At the same time, companies, especially in mature industries (red waters), face two megatrends: (1) extreme commoditization of products and (2) a generational change in the workforce that creates a difficulty in attracting and motivating the appropriate talent into hierarchical bureaucracies. Active gen X are fewer and more expensive to hire while integrating and motivating millennials & gen Zs (typically raised by their parents with a silver spoon in their mouth) proves difficult if they are offered junior bureaucratic roles.


Enter Agile. Agile provides an opportunity to ride and take advantage of both megatrends.


Building the Agile muscles on top of the core structural backbone means creating Agile execution teams that deliver the how for the strategic why, what & when. These agile teams operate as reversed hierarchical pyramids where team members own the objectives, thus providing hundreds of appealing protagonist roles for the generations M & Z. They can be enabled by experienced Yodas - supportive leaders - repurposed from the experienced middle managers that were trained to switch their leadership styles.


This hybrid structure is cost effective & easy to staff, easy to grow, as it leverages the energy and momentum of the inherently self-learning (“google-it”) generation. It also maintains the clarity and strategic focus of the whole company, as the traditional leadership continues to provide the whys, what’s, and when’s.


The Agile teams deliver the how, iteratively, in their territories. But, due to the short cycled mechanics of their way of working, they not only deliver the strategic blueprints handed over to them, they also stay in contact with the customer and gradually heal the “1000 cuts” that typically kill any good top-down strategy & proposition: bad customer experience, poor service, ergonomics, complexity, awkwardness, old fashioned design, lack of third party integration, and other unacceptable customer annoyances.


With their self-learning, and iterative improvements, agile delivery teams typically end up building a seamless experience, that is costing the customer less time, less effort, and less learning.

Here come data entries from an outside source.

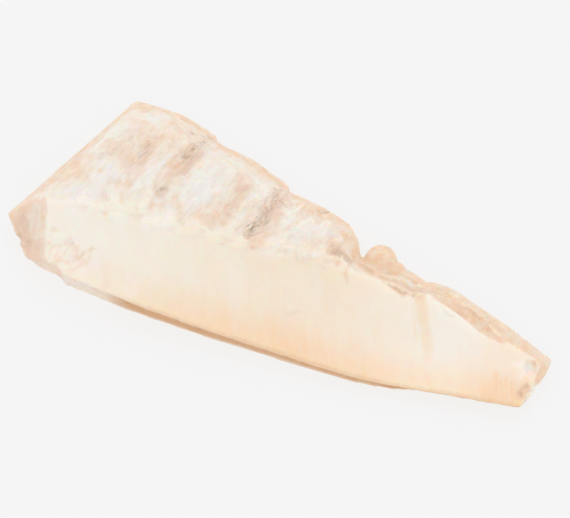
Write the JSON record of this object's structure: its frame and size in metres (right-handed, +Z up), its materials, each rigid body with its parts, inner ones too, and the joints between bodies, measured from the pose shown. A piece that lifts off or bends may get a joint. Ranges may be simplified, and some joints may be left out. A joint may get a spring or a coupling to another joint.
{
  "type": "selenite crystal blade",
  "caption": "Long tapering blade of milky selenite that lies on its flat back face, with a smooth sloping face, a rough stepped side and a broken tip.",
  "frame": {"origin": "middle of the blade's outline in plan, on the surface that its flat back face rests on", "axes": "+X from the broad broken end to the tip, -Y towards the long sharp edge, +Z up from the resting face"},
  "size_m": [0.1424, 0.056, 0.0157],
  "materials": {
    "selenite": "milky translucent cream gypsum, smooth and silky on the long face, frosted and clay-stained on the stepped side"
  },
  "bodies": {
    "root": {"selenite_blade": "selenite"}
  },
  "joints": []
}
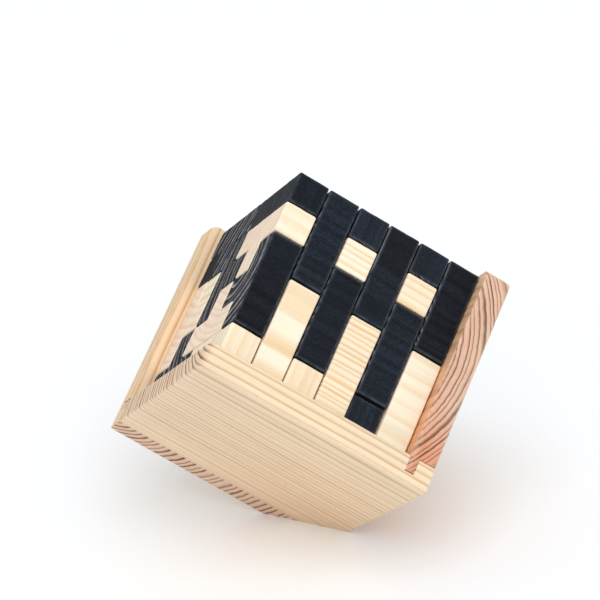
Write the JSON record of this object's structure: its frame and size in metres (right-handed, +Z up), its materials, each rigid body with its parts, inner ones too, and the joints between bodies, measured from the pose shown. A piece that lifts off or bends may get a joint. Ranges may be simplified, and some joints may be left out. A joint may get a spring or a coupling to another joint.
{
  "type": "wooden packing puzzle",
  "caption": "Cube packed from T-shaped black and natural wooden pieces, standing on one corner in a tray of three grooved wooden boards.",
  "frame": {"origin": "on the ground under the middle of the triangular foot", "axes": "+Z up along the cube's body diagonal, away from the foot; the front face of T pieces looks towards -Y and to +X, and the left face towards -X"},
  "size_m": [0.127, 0.1094, 0.1166],
  "materials": {
    "tray_wood": "satin, warm cream wood with ring lines on its sawn ends",
    "natural_wood": "satin, pale plain wood",
    "black_wood": "satin, wood stained blue-black, greyer at its edges"
  },
  "bodies": {
    "tray": {"base_board": "tray_wood", "right_board": "tray_wood", "back_board": "tray_wood"},
    "black_piece_01": {"black_piece_01": "black_wood"},
    "black_piece_02": {"black_piece_02": "black_wood"},
    "black_piece_03": {"black_piece_03": "black_wood"},
    "black_piece_04": {"black_piece_04": "black_wood"},
    "black_piece_05": {"black_piece_05": "black_wood"},
    "black_piece_06": {"black_piece_06": "black_wood"},
    "black_piece_07": {"black_piece_07": "black_wood"},
    "black_piece_08": {"black_piece_08": "black_wood"},
    "black_piece_09": {"black_piece_09": "black_wood"},
    "black_piece_10": {"black_piece_10": "black_wood"},
    "black_piece_11": {"black_piece_11": "black_wood"},
    "black_piece_12": {"black_piece_12": "black_wood"},
    "black_piece_13": {"black_piece_13": "black_wood"},
    "black_piece_14": {"black_piece_14": "black_wood"},
    "black_piece_15": {"black_piece_15": "black_wood"},
    "black_piece_16": {"black_piece_16": "black_wood"},
    "black_piece_17": {"black_piece_17": "black_wood"},
    "black_piece_18": {"black_piece_18": "black_wood"},
    "black_piece_19": {"black_piece_19": "black_wood"},
    "black_piece_20": {"black_piece_20": "black_wood"},
    "black_piece_21": {"black_piece_21": "black_wood"},
    "black_piece_22": {"black_piece_22": "black_wood"},
    "black_piece_23": {"black_piece_23": "black_wood"},
    "black_piece_24": {"black_piece_24": "black_wood"},
    "black_piece_25": {"black_piece_25": "black_wood"},
    "black_piece_26": {"black_piece_26": "black_wood"},
    "black_piece_27": {"black_piece_27": "black_wood"},
    "natural_piece_01": {"natural_piece_01": "natural_wood"},
    "natural_piece_02": {"natural_piece_02": "natural_wood"},
    "natural_piece_03": {"natural_piece_03": "natural_wood"},
    "natural_piece_04": {"natural_piece_04": "natural_wood"},
    "natural_piece_05": {"natural_piece_05": "natural_wood"},
    "natural_piece_06": {"natural_piece_06": "natural_wood"},
    "natural_piece_07": {"natural_piece_07": "natural_wood"},
    "natural_piece_08": {"natural_piece_08": "natural_wood"},
    "natural_piece_09": {"natural_piece_09": "natural_wood"},
    "natural_piece_10": {"natural_piece_10": "natural_wood"},
    "natural_piece_11": {"natural_piece_11": "natural_wood"},
    "natural_piece_12": {"natural_piece_12": "natural_wood"},
    "natural_piece_13": {"natural_piece_13": "natural_wood"},
    "natural_piece_14": {"natural_piece_14": "natural_wood"},
    "natural_piece_15": {"natural_piece_15": "natural_wood"},
    "natural_piece_16": {"natural_piece_16": "natural_wood"},
    "natural_piece_17": {"natural_piece_17": "natural_wood"},
    "natural_piece_18": {"natural_piece_18": "natural_wood"},
    "natural_piece_19": {"natural_piece_19": "natural_wood"},
    "natural_piece_20": {"natural_piece_20": "natural_wood"},
    "natural_piece_21": {"natural_piece_21": "natural_wood"},
    "natural_piece_22": {"natural_piece_22": "natural_wood"},
    "natural_piece_23": {"natural_piece_23": "natural_wood"},
    "natural_piece_24": {"natural_piece_24": "natural_wood"},
    "natural_piece_25": {"natural_piece_25": "natural_wood"},
    "natural_piece_26": {"natural_piece_26": "natural_wood"},
    "natural_piece_27": {"natural_piece_27": "natural_wood"}
  },
  "joints": [
    {"name": "black_piece_01_slide", "type": "slide", "parent": "tray", "child": "black_piece_01", "axis": [0.4082, 0.7071, 0.5774], "range_m": [0, 0.072]},
    {"name": "black_piece_02_slide", "type": "slide", "parent": "tray", "child": "black_piece_02", "axis": [0.4082, 0.7071, 0.5774], "range_m": [0, 0.072]},
    {"name": "black_piece_03_slide", "type": "slide", "parent": "tray", "child": "black_piece_03", "axis": [0.4082, 0.7071, 0.5774], "range_m": [0, 0.072]},
    {"name": "black_piece_04_slide", "type": "slide", "parent": "tray", "child": "black_piece_04", "axis": [-0.8165, 0, 0.5774], "range_m": [0, 0.072]},
    {"name": "natural_piece_03_slide", "type": "slide", "parent": "tray", "child": "natural_piece_03", "axis": [0.4082, 0.7071, 0.5774], "range_m": [0, 0.072]},
    {"name": "black_piece_06_slide", "type": "slide", "parent": "natural_piece_03", "child": "black_piece_06", "axis": [0.4082, 0.7071, 0.5774], "range_m": [0, 0.072]},
    {"name": "black_piece_05_slide", "type": "slide", "parent": "black_piece_06", "child": "black_piece_05", "axis": [-0.8165, 0, 0.5774], "range_m": [0, 0.072]},
    {"name": "black_piece_08_slide", "type": "slide", "parent": "tray", "child": "black_piece_08", "axis": [0.4082, -0.7071, 0.5774], "range_m": [0, 0.072]},
    {"name": "black_piece_07_slide", "type": "slide", "parent": "black_piece_08", "child": "black_piece_07", "axis": [0.4082, -0.7071, 0.5774], "range_m": [0, 0.072]},
    {"name": "black_piece_10_slide", "type": "slide", "parent": "tray", "child": "black_piece_10", "axis": [0.4082, -0.7071, 0.5774], "range_m": [0, 0.072]},
    {"name": "black_piece_09_slide", "type": "slide", "parent": "black_piece_10", "child": "black_piece_09", "axis": [0.4082, -0.7071, 0.5774], "range_m": [0, 0.072]},
    {"name": "natural_piece_04_slide", "type": "slide", "parent": "tray", "child": "natural_piece_04", "axis": [0.4082, -0.7071, 0.5774], "range_m": [0, 0.072]},
    {"name": "black_piece_11_slide", "type": "slide", "parent": "natural_piece_04", "child": "black_piece_11", "axis": [0.4082, -0.7071, 0.5774], "range_m": [0, 0.072]},
    {"name": "black_piece_12_slide", "type": "slide", "parent": "tray", "child": "black_piece_12", "axis": [0.4082, -0.7071, 0.5774], "range_m": [0, 0.072]},
    {"name": "natural_piece_07_slide", "type": "slide", "parent": "tray", "child": "natural_piece_07", "axis": [-0.8165, 0, 0.5774], "range_m": [0, 0.072]},
    {"name": "black_piece_13_slide", "type": "slide", "parent": "natural_piece_07", "child": "black_piece_13", "axis": [-0.8165, 0, 0.5774], "range_m": [0, 0.072]},
    {"name": "natural_piece_10_slide", "type": "slide", "parent": "tray", "child": "natural_piece_10", "axis": [0.4082, 0.7071, 0.5774], "range_m": [0, 0.072]},
    {"name": "black_piece_16_slide", "type": "slide", "parent": "natural_piece_10", "child": "black_piece_16", "axis": [0.4082, 0.7071, 0.5774], "range_m": [0, 0.072]},
    {"name": "black_piece_15_slide", "type": "slide", "parent": "black_piece_16", "child": "black_piece_15", "axis": [0.4082, 0.7071, 0.5774], "range_m": [0, 0.072]},
    {"name": "natural_piece_09_slide", "type": "slide", "parent": "black_piece_15", "child": "natural_piece_09", "axis": [0.4082, 0.7071, 0.5774], "range_m": [0, 0.072]},
    {"name": "black_piece_14_slide", "type": "slide", "parent": "natural_piece_09", "child": "black_piece_14", "axis": [0.4082, 0.7071, 0.5774], "range_m": [0, 0.072]},
    {"name": "black_piece_19_slide", "type": "slide", "parent": "tray", "child": "black_piece_19", "axis": [0.4082, 0.7071, 0.5774], "range_m": [0, 0.072]},
    {"name": "black_piece_18_slide", "type": "slide", "parent": "black_piece_19", "child": "black_piece_18", "axis": [0.4082, 0.7071, 0.5774], "range_m": [0, 0.072]},
    {"name": "natural_piece_13_slide", "type": "slide", "parent": "black_piece_18", "child": "natural_piece_13", "axis": [0.4082, 0.7071, 0.5774], "range_m": [0, 0.072]},
    {"name": "natural_piece_12_slide", "type": "slide", "parent": "natural_piece_13", "child": "natural_piece_12", "axis": [0.4082, 0.7071, 0.5774], "range_m": [0, 0.072]},
    {"name": "black_piece_17_slide", "type": "slide", "parent": "natural_piece_12", "child": "black_piece_17", "axis": [0.4082, 0.7071, 0.5774], "range_m": [0, 0.072]},
    {"name": "black_piece_20_slide", "type": "slide", "parent": "tray", "child": "black_piece_20", "axis": [0.4082, -0.7071, 0.5774], "range_m": [0, 0.072]},
    {"name": "natural_piece_22_slide", "type": "slide", "parent": "tray", "child": "natural_piece_22", "axis": [0.4082, -0.7071, 0.5774], "range_m": [0, 0.072]},
    {"name": "natural_piece_18_slide", "type": "slide", "parent": "natural_piece_22", "child": "natural_piece_18", "axis": [0.4082, -0.7071, 0.5774], "range_m": [0, 0.072]},
    {"name": "black_piece_22_slide", "type": "slide", "parent": "natural_piece_18", "child": "black_piece_22", "axis": [0.4082, -0.7071, 0.5774], "range_m": [0, 0.072]},
    {"name": "natural_piece_17_slide", "type": "slide", "parent": "black_piece_22", "child": "natural_piece_17", "axis": [0.4082, -0.7071, 0.5774], "range_m": [0, 0.072]},
    {"name": "black_piece_21_slide", "type": "slide", "parent": "natural_piece_17", "child": "black_piece_21", "axis": [0.4082, -0.7071, 0.5774], "range_m": [0, 0.072]},
    {"name": "black_piece_23_slide", "type": "slide", "parent": "natural_piece_22", "child": "black_piece_23", "axis": [0.4082, -0.7071, 0.5774], "range_m": [0, 0.072]},
    {"name": "natural_piece_27_slide", "type": "slide", "parent": "tray", "child": "natural_piece_27", "axis": [0.4082, -0.7071, 0.5774], "range_m": [0, 0.072]},
    {"name": "black_piece_25_slide", "type": "slide", "parent": "natural_piece_27", "child": "black_piece_25", "axis": [0.4082, -0.7071, 0.5774], "range_m": [0, 0.072]},
    {"name": "natural_piece_24_slide", "type": "slide", "parent": "black_piece_25", "child": "natural_piece_24", "axis": [0.4082, -0.7071, 0.5774], "range_m": [0, 0.072]},
    {"name": "natural_piece_23_slide", "type": "slide", "parent": "natural_piece_24", "child": "natural_piece_23", "axis": [0.4082, -0.7071, 0.5774], "range_m": [0, 0.072]},
    {"name": "black_piece_24_slide", "type": "slide", "parent": "natural_piece_23", "child": "black_piece_24", "axis": [0.4082, -0.7071, 0.5774], "range_m": [0, 0.072]},
    {"name": "natural_piece_26_slide", "type": "slide", "parent": "natural_piece_27", "child": "natural_piece_26", "axis": [0.4082, -0.7071, 0.5774], "range_m": [0, 0.072]},
    {"name": "black_piece_27_slide", "type": "slide", "parent": "natural_piece_26", "child": "black_piece_27", "axis": [0.4082, -0.7071, 0.5774], "range_m": [0, 0.072]},
    {"name": "black_piece_26_slide", "type": "slide", "parent": "black_piece_27", "child": "black_piece_26", "axis": [0.4082, -0.7071, 0.5774], "range_m": [0, 0.072]},
    {"name": "natural_piece_01_slide", "type": "slide", "parent": "tray", "child": "natural_piece_01", "axis": [-0.8165, 0, 0.5774], "range_m": [0, 0.072]},
    {"name": "natural_piece_02_slide", "type": "slide", "parent": "natural_piece_03", "child": "natural_piece_02", "axis": [0.4082, 0.7071, 0.5774], "range_m": [0, 0.072]},
    {"name": "natural_piece_05_slide", "type": "slide", "parent": "tray", "child": "natural_piece_05", "axis": [-0.8165, 0, 0.5774], "range_m": [0, 0.072]},
    {"name": "natural_piece_06_slide", "type": "slide", "parent": "natural_piece_07", "child": "natural_piece_06", "axis": [-0.8165, 0, 0.5774], "range_m": [0, 0.072]},
    {"name": "natural_piece_08_slide", "type": "slide", "parent": "black_piece_15", "child": "natural_piece_08", "axis": [0.4082, 0.7071, 0.5774], "range_m": [0, 0.072]},
    {"name": "natural_piece_11_slide", "type": "slide", "parent": "natural_piece_13", "child": "natural_piece_11", "axis": [0.4082, 0.7071, 0.5774], "range_m": [0, 0.072]},
    {"name": "natural_piece_14_slide", "type": "slide", "parent": "black_piece_20", "child": "natural_piece_14", "axis": [-0.8165, 0, 0.5774], "range_m": [0, 0.072]},
    {"name": "natural_piece_16_slide", "type": "slide", "parent": "black_piece_20", "child": "natural_piece_16", "axis": [0.4082, -0.7071, 0.5774], "range_m": [0, 0.072]},
    {"name": "natural_piece_15_slide", "type": "slide", "parent": "natural_piece_16", "child": "natural_piece_15", "axis": [0.4082, -0.7071, 0.5774], "range_m": [0, 0.072]},
    {"name": "natural_piece_21_slide", "type": "slide", "parent": "black_piece_23", "child": "natural_piece_21", "axis": [0.4082, -0.7071, 0.5774], "range_m": [0, 0.072]},
    {"name": "natural_piece_20_slide", "type": "slide", "parent": "natural_piece_21", "child": "natural_piece_20", "axis": [0.4082, -0.7071, 0.5774], "range_m": [0, 0.072]},
    {"name": "natural_piece_19_slide", "type": "slide", "parent": "natural_piece_20", "child": "natural_piece_19", "axis": [0.4082, -0.7071, 0.5774], "range_m": [0, 0.072]},
    {"name": "natural_piece_25_slide", "type": "slide", "parent": "black_piece_26", "child": "natural_piece_25", "axis": [0.4082, -0.7071, 0.5774], "range_m": [0, 0.072]}
  ]
}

That means a no friction, enjoyable relation. Which is the new way of differentiating and gaining enduring competitive advantage.


One may think that doing agile without touching strategy and disruptive innovation, is less impactful because it only improves execution. Wrong. Today, seamless execution defines the new competitive advantage.


Agile is therefore nonavoidable. Once one competitor does it, you must do it as well. Hopefully, you already started, and you are not too late.


Adopting Agile to the delivery parts of the core business is not trivial and not risk free. How to do it safely, without blowing up the P&L delivery machine? Easy. Keep your backbone: Keep strategy, segmentation, positioning, product, proposition as is. Keep some units hierarchical. Define your whys & what’s roadmap. And hand over the execution, the how’s, to your new agile muscles.


This requires a few basic prerequisites:

· Educate top leadership about the agile opportunity,

· Prepare to repurpose middle management,

· Ensure hierarchical units are not clashing with the agile teams (process-wise),

· Transform the culture to enable the survival and eventually thriving of agile microcultures.